The Balve Cave: One Highlight of the Central European Middle Paleolithic

Figure 1
Figure 1: These are several Middle Paleolithic steeply and continuously retouched Levallois Blades made of siliceous slate (Kieselschiefer) and a convergent scraper, found in the fields in face of the famous Balver Cave, an important multilayered site with mainly Middle Paleolithic findings in Western Germany in the Hönne Valley.

A ridge known as the "Hohle Stein" overtops the Northwest to the Hönne Valley at the northern edge of the town of Balve.

The Hönne is a left tributary river to the Ruhr, flowing through the northern Sauerland hills in North Rhine-Westphalia, Germany.

The Balve Höhle (Cave) in the Hohle Stein is visible from afar and is an important landmark. The enormous entrance of the Balver cave opens around 7 m above the Valley. The cave is about 12m high and 18m wide.

The upper part of the cavity filling, which mainly came from the late Middle and from the Upper Paleolithic through the Mesolithic to the pre-Roman Iron Age, were already destroyed in the 19th century; the sediments containing the finds ended up as fertilizer on the surrounding fields, where our artifacts were found 150 years later.

Thank heaven, at least parts of the Middle Paleolithic cave finds remained untouched after the destruction of the upper Cave layers

Several scientific excavations were made in the cave (1925-1929, 1939 by Bahnschulte and 1959 by Günther). Since 2002 new investigations are underway.

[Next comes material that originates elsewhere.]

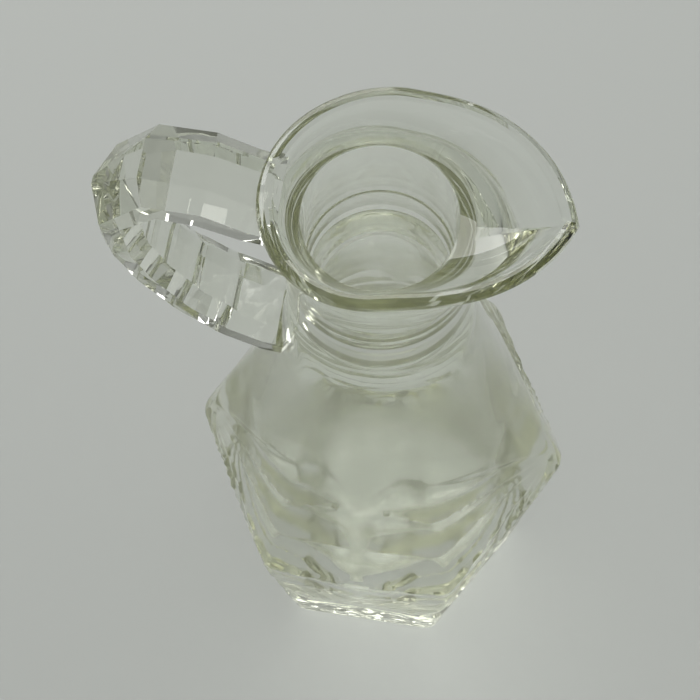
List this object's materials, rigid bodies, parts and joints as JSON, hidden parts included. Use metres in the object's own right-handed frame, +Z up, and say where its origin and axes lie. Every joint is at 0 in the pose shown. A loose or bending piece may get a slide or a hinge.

At the start of the excavations during the 1920ies the cave was still filled up to 15 m high with sediments.

During WW II, the cave was used as bomb-proof factory hall for the construction of plane parts. This caused massive damage to the inner parts of the cave. Because of this link to the weapon production, the cave was planned to be blown up by British military in early Postwar times. However, this plan was rejected.

In 1997, the cave was made safe for tourists. Today, it is used as a festival hall

Figure 2- Wikipedia
Figure 2 shows a hand-colored Photography of the Cave and the surrounding landscape around 1889. Overall the countryside has not very much changed during the last 130 years.

The hall-like cave vault, which extends over 50 m into the rock is divided into two side arms, each more than 20 m long - the so called "Virchow" and the "Dechen" arm.

The Hönne Valley is the valley with the most caves in Germany. Currently over 110 caves have been recorded so far. About 25 of these cave yielded Archeological findings since the 19th century, often yielding a poor Middle Paleolithic, predominantly made from local raw materials, with Micoquian traits.

It was not an easy task to connect the stratigraphies from different excavations at Balve into a a general succession of the Archeological layers.

The relative Chronology of the Middle Paleolithic at Balve can be summarized as shown below:

Balve I: the lowest stratum with uni- and bifacial artifacts; nowadays interpreted as a poor Micoquian

Balve II: KMG/ Micoquian

Balve IIi: KMG/ Micoquian

Balve IV: Günther designated the lower parts as Balve IVa and demonstrated their clearly KMG/ Micoquian characteristics.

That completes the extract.